Field 33: List the adjusted income of the non-custodial parent as set forth in field 30, but only when field 32 is below the poverty level. Otherwise, skip this field.
Field 34: Insert the amount of the self-support reserve, as calculated using the instructions in the footnotes at the bottom of page four of the form.
Field 35: This amount is the remainder after subtracting the self-support reserve (field 34) from the non-custodial parent's income (field 33). If the amount on field 34 is greater than $300, then the correct child support is field 34. If the amount in field 34 is $300 or less, then the correct child support is $300 per year. Keep in mind that the amount on field 34 may be less than $0, which occurs when the non-custodial parent's income is less than the self support reserve. Treat any figure below $0 as $0. As noted, that will result in child support of $300 per year.

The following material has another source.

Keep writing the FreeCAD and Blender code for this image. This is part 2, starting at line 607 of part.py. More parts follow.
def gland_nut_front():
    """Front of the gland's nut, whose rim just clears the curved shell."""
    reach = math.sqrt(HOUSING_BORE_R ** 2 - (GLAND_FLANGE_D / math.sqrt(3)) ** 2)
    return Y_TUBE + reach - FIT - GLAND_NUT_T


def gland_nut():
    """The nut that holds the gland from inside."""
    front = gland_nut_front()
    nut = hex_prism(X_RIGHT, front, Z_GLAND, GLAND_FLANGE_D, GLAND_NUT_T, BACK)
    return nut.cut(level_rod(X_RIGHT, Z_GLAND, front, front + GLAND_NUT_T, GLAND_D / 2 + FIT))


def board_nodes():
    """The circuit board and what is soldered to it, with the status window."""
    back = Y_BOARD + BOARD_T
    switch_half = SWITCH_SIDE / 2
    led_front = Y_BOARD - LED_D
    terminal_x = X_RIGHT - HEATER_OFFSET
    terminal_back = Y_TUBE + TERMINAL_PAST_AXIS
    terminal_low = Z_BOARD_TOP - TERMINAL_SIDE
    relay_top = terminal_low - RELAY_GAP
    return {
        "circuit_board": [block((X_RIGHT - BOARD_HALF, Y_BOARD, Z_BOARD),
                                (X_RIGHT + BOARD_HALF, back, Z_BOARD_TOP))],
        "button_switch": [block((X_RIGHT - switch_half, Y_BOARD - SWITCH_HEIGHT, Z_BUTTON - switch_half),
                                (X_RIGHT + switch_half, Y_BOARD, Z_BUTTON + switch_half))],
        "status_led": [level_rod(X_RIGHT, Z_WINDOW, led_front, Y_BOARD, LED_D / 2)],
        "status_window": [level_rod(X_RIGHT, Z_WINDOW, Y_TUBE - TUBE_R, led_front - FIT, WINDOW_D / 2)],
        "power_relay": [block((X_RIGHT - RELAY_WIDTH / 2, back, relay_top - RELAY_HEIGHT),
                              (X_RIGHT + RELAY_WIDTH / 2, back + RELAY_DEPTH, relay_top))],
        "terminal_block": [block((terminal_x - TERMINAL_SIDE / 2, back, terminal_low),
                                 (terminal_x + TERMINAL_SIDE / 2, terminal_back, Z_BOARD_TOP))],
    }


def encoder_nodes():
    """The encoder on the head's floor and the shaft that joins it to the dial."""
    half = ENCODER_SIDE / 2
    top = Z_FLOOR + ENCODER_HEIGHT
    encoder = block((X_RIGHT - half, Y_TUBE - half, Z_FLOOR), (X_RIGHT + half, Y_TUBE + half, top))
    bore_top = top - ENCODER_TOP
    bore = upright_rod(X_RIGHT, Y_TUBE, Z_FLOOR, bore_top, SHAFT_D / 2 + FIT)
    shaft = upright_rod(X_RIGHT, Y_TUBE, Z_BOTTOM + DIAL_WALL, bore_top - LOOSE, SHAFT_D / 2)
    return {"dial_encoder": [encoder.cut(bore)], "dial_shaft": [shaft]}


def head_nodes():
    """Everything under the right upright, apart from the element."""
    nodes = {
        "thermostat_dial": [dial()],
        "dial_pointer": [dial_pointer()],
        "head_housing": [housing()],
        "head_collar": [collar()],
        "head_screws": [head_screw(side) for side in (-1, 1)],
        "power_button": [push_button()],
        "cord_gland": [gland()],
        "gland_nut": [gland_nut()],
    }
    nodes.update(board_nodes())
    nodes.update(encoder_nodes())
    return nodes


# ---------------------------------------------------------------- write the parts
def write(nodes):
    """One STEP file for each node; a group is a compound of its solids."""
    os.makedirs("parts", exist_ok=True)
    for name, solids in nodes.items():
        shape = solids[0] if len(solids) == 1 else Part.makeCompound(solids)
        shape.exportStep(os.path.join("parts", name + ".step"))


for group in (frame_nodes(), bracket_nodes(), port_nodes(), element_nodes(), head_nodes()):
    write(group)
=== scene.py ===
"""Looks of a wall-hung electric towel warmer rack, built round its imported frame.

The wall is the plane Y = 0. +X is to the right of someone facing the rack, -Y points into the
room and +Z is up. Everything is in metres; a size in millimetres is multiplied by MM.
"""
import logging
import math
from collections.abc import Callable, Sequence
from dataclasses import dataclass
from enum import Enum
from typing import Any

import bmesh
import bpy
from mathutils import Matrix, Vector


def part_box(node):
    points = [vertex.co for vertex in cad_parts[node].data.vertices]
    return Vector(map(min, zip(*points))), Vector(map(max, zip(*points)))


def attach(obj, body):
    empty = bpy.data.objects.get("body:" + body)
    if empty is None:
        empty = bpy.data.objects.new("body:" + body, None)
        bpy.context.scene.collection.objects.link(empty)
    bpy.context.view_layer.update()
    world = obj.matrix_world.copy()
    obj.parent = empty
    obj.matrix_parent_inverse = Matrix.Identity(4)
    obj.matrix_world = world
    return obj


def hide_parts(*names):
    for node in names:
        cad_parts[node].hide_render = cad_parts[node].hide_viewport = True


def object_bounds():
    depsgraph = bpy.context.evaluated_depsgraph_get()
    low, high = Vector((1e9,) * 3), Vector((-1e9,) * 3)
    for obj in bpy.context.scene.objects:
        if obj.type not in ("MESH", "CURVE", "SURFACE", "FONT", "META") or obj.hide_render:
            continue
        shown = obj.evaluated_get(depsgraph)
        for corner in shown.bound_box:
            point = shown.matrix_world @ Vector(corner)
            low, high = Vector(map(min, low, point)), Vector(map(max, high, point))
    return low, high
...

Field 36: List the adjusted income of the non-custodial parent as set forth in field 30, but only when field 32 was below the self support reserve and above the poverty level. Otherwise skip this field.
Field 37: Insert the amount of the self-support reserve, as calculated using the instructions in the footnotes at the bottom of page four of the form.

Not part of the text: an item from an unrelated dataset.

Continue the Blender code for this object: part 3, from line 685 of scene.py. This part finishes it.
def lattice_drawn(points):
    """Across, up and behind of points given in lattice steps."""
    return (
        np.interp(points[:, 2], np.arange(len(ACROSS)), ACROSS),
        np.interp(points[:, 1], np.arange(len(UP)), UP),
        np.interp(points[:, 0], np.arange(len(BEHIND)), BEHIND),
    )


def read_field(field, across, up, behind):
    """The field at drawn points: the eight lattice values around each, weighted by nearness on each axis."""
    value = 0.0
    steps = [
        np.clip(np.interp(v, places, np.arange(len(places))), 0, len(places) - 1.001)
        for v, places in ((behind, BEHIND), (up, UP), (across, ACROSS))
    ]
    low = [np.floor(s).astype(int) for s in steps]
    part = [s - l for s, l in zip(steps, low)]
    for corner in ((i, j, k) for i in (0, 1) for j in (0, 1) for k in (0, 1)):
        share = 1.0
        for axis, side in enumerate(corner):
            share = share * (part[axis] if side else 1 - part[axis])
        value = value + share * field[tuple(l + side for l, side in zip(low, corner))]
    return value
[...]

Field 38: Insert the remainder after subtracting the self-support reserve (field 37) from the non-custodial parent's income (field 36). If the amount in field 36 is greater than $600, then the correct child support is field 36. If the amount in field 36 is $600 or less, then the correct child support is $600 per year.
It is strongly advised that you attach to this document the latest income tax returns, W-2's, 1099's, pay stubs -- or whatever documentation you have -- to substantiate the amounts you state in this form.
Field 39: Plaintiff must sign this document. If the defendant prepared this document, then the defendant signs it. This form must be signed and sworn to before a notary public.